Par la lecture et le décodage (ou sa tentative) des textes de C. Macquet, je bute systématiquement sur cet assemblage en queue d’aronde imaginaire, un serre-ment de deux pièces découpées pour s’imbriquer, serment qui me lie, moi, lecteur, à ces textes. Oui, ces textes seraient ceux qui permettent à l’auteur – et partant, à son lecteur – de se ressaisir comme sujet, ou du moins, de le tenter. La tempête qui pousse à écrire et à lire, à parler, naît dans la course au Réel, qui échappe à toute représentation, que l’on essaie de rendre malgré tout en lisant, en écrivant. Imaginons que les mots accomplissent des actes imaginaires. Serment prêté de ne se quitter jamais, indissolublement liés par les mots.

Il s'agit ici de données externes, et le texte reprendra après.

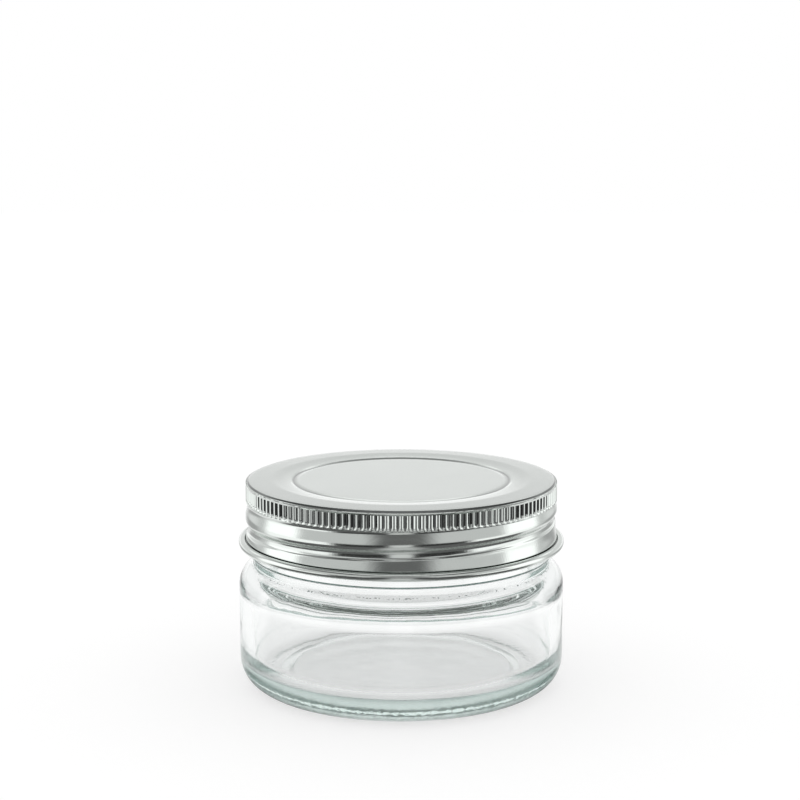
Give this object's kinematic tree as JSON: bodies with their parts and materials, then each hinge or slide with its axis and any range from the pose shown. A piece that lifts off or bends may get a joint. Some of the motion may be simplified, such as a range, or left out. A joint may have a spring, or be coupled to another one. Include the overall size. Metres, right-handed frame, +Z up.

« Outre l’oralité », 5è pièce de Dâh, signifie « au-delà » de l’oralité (et au-delà, quoi ?), et l’injonction à « outrer » l’oralité : pousser à bout cette pulsion orale qui fait de la bouche le point de passage avec l’Autre, avec le sein (dâh). Traquer l’au-delà du désir, inatteignable évidemment, tension permanente, et un pousse-lalangue du texte poétique, incessamment troué de ses X, du manque à y être, du nom qui se dérobe.